Thirsk’s suggestions included updating physician compensation to meet the minimum rate an emergency physician will typically see, a pay bump of about $40 from what is currently being offered.

“This is not money for a government,” said Thirsk. “This is not a money fight.”

Other modifications suggested by Thirsk include dropping antiquated accountability measures that pre-date the electronic medical records system to reduce administrative red tape, and acknowledging that the role asks physicians to take on more overtime.

Thirsk says he crunched some numbers in his message to the ministry and found the role as announced would require 24 new doctors. The ministry has said staff for this position would initially come from the existing pool of personnel. Thirsk says many emergency physicians are already taking on several extra shifts per month to meet staffing demands.

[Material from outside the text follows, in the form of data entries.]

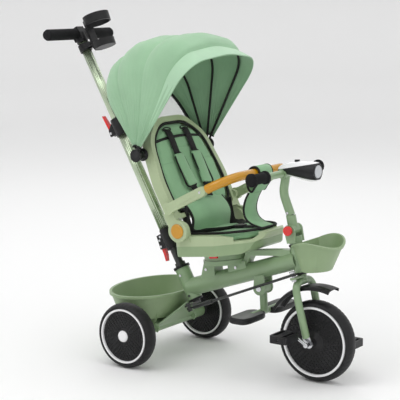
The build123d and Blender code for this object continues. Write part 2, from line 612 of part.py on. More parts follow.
# ---- steering rod under the spine ----
EYE = 8.0
ROD_FRONT = on_steer(7) + Vector(0, -LEVER_ARM, 0)
ROD_RUN = (ROD_FRONT - ROD_REAR).normalized()
OPEN_EYE = 5.0           # bore of the front eye, wide because the linkage is open there
with BuildPart() as steer_rod:
    rod(ROD_REAR - ROD_AXIS * 4, ROD_REAR + ROD_AXIS * 4, 9)
    rod(ROD_REAR + ROD_RUN * 6, ROD_REAR + ROD_RUN * 20, 3.5)
    rod(ROD_REAR + ROD_RUN * 18, ROD_REAR + ROD_RUN * 95, 7)
    rod(ROD_REAR + ROD_RUN * 90, ROD_FRONT - ROD_RUN * 8, 4.2)
    rod(ROD_FRONT - STEER_UP * 4, ROD_FRONT + STEER_UP * 4, 9.5)
    rod(ROD_REAR - ROD_AXIS * 9, ROD_REAR + ROD_AXIS * 9, BOLT_RADIUS + RUNNING, mode=Mode.SUBTRACT)
    rod(ROD_FRONT - STEER_UP * 9, ROD_FRONT + STEER_UP * 9, OPEN_EYE, mode=Mode.SUBTRACT)
save(steer_rod, "steer_rod")

# ---- push handle, upper part ----
UPPER_TUBE_START = 400.0
UPPER_TUBE_END = 830.0
HANDLE = 852.0
HANDLE_HALF = 164.0
HANDLE_BAR = 11.0
CUP_HINGE = on_push(800, 32)
with BuildPart() as push_tube_upper:
    rod(on_push(UPPER_TUBE_START), on_push(UPPER_TUBE_END), UPPER_TUBE_RADIUS)
    rod(on_push(UPPER_TUBE_START), on_push(UPPER_TUBE_END), UPPER_TUBE_RADIUS - WALL, mode=Mode.SUBTRACT)
save(push_tube_upper, "push_tube_upper")

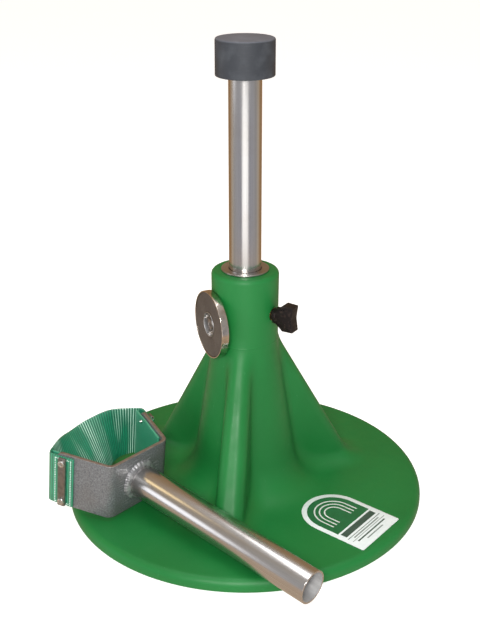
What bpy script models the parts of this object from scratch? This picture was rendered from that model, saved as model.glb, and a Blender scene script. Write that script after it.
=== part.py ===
"""Farrier's hoof stand.

A moulded base with three ribs holds a sliding steel post under a rubber cap. A wing knob
clamps the post, a cup magnet on the collar holds tools, and a loose sling cradle, which can
take the post's place, lies on the base. Metres, +Z up; the origin is the centre of the
underside, and the ribs stand at azimuths 30, 150 and 270 degrees.
"""
import math

import bmesh
import bpy
from mathutils import Vector

# ---- fits
GAP = 0.0003                      # between pieces that touch
ROUND_STEPS = 48                  # facets round the large turned pieces
SMALL_STEPS = 20                  # facets round screws, studs and inserts
CUT_BEYOND = 0.0100               # how far a cutter passes a face that it opens

# ---- post: 1.5 inch tube under a rubber cap
POST_R = 0.01905
POST_WALL = 0.0022
POST_BOTTOM_Z = 0.2050
CAP_R = 0.0338
CAP_BOTTOM_Z = 0.5216
CAP_TOP_Z = 0.5636
CAP_CROWN = 0.0100                # solid rubber above the tube's end
CAP_EDGE_R = 0.0025

# ---- base moulding
DISC_R = 0.2190
RIM_Z = 0.0152                    # disc top where the rim's rounding starts
RIM_EDGE_R = 0.0090
RIM_FOOT_R = 0.0030
DISC_RISE = 0.0025                # fall of the disc top from its inner edge to the rim
DISC_INNER_R = 0.1000
COLLAR_TOP_Z = 0.2915
COLLAR_TOP_R = 0.0402
COLLAR_LOW_R = 0.0393
COLLAR_EDGE_R = 0.0050
COLLAR_LOW_Z = 0.1980
TOWER_FOOT_R = 0.0610             # where the cone meets the foot fillet
TOWER_FOOT_Z = 0.0560
BASE_WALL = 0.0065
SOCKET_FLOOR_Z = 0.1860           # underside of the solid collar
CAVITY_FOOT_R = 0.0740

# ---- ribs
RIB_AZIMUTHS = (30.0, 150.0, 270.0)
RIB_TOP_Z = 0.2060
RIB_TOP_R = 0.0385
RIB_FOOT_Z = 0.0060
RIB_FOOT_R = 0.1500
RIB_HALF_TOP = 0.0135
RIB_HALF_FOOT = 0.0180
RIB_EDGE_R = 0.0115

# ---- steel inside the base
SLEEVE_BORE_R = 0.0195
SLEEVE_R = 0.0225
PLATE_R = 0.0850
PLATE_T = 0.0040
FOOT_SCREW_RING_R = 0.0795
FOOT_SCREWS = 4
FOOT_SCREW_R = 0.0023
FOOT_SCREW_HEAD_R = 0.0042
FOOT_SCREW_HEAD_Z = 0.0005        # face of the head, and where its cone ends
FOOT_SCREW_NECK_Z = 0.0026
FOOT_SCREW_TOP_Z = 0.0120
FOOT_HOLE_TOP_Z = 0.0135
RING_R = 0.0285
RING_T = 0.0020
RING_EDGE = 0.0006

# ---- clamp: wing knob, stud and swivel pad
KNOB_AZIMUTH = 336.0
KNOB_Z = 0.2430
STUD_R = 0.0047
PAD_R = 0.0044
PAD_T = 0.0040
CLAMP_INSERT_R = 0.0078
CLAMP_INSERT_FROM = 0.0262
KNOB_START = 0.0415
KNOB_LENGTH = 0.0280
KNOB_HUB_R = 0.0080
KNOB_HALF_SPAN = 0.0162
KNOB_HALF_THICK = 0.0070
KNOB_LEAN = 0.0                   # degrees that the wings lean from upright
KNOB_SHOULDER = 0.0045            # length of the hub before the wings flare
KNOB_WING_EDGE = 0.0140           # length of a wing's outer edge
KNOB_TAPER = 0.0006
KNOB_DISH = 0.0022
STUD_IN_KNOB = 0.0200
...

“‘Acknowledge,’ that was the term I used. ‘Acknowledge overtime aspect of this work.’ Not a big ask. I didn’t even put a dollar value down.”

Thirsk says he also asked the government to acknowledge the inherent legal risk in asking physicians to assume responsibility for patients they may only see for minutes in overcrowded, under-resourced waiting rooms.

“We didn’t create the crisis. I haven’t failed to build hospitals, I haven’t failed to train nurses. I haven’t failed, but you want to throw me in and risk facing a judicial inquiry for that failure.”

In a January interview with the News, chief medical officer of ACA Aaron Low said he interpreted the AMA’s resistance to the terms of the triage physician agreement as proposed were motivated by AMA aspirations to improve physician compensation outside the normal negotiation process.

“AMA often seeks opportunities to bump up rates in between contracts, and this is, from my perspective, what might be happening here. This is a highly public ARP (Alternative Relationship Plan), something that we really want to do from a patient care perspective,” he said.

“It may be seen as an opportunity to bump up physician rates outside the normal process, which is between the AMA and the government. The AMA knows that. Doctors know that.”

Wirzba and Thirsk staunchly deny that interpretation.

Wirzba says the methodology for calculating standard clinical ARP rates was agreed to in the last round of negotiations with the government, although it was never signed off on by the province. Rather than use that methodology, the triage physician agreement follows a rate-setting formula from 2002.

Thirsk says he needs a chance to represent his section’s concerns before he can endorse the agreement in good faith.

“It’s a conversation that has not occurred that needs to occur so I can go back to my membership and say, ‘We know this isn’t great. We know you’re stepping up. Here’s the protection we can give you.’ That’s my duty as the AMA person.”

The AMA has since advised its members not to sign on to triage physician role, despite believing it is a measure with potential to provide some relief to over-burdened ERs.

“The AMA has not had the chance to talk, negotiate, or advocate for any of our membership.”

Thirsk says he resents the implication that physicians aren’t willing to step up.

“There has been an attempt to frame this as the doctors aren’t willing, or the doctors don’t want to do the job. And that’s frankly untrue,” Thirsk said.

Wirzba added that the negotiating process has been further handicapped by the health-care refocusing, which has severed the authority for financial aspects and agreement terms between two ministries, HSHS and PPHS.

“Needless to say, physicians are a little frustrated. How do you negotiate with two different ministries? Especially when you know they’re linked? It’s not just financial. It’s not just terms.”

The master agreement between the province and the AMA that was eventually arrived at in 2022 is set to expire this spring, sending both parties back into negotiations.

Wirzba says he hopes failure to reach an agreement on the triage physician position does not foreshadow upcoming negotiations.

Thirsk is not optimistic.

“I can only speak for my section, but our membership is feeling deeply unheard and trampled on.”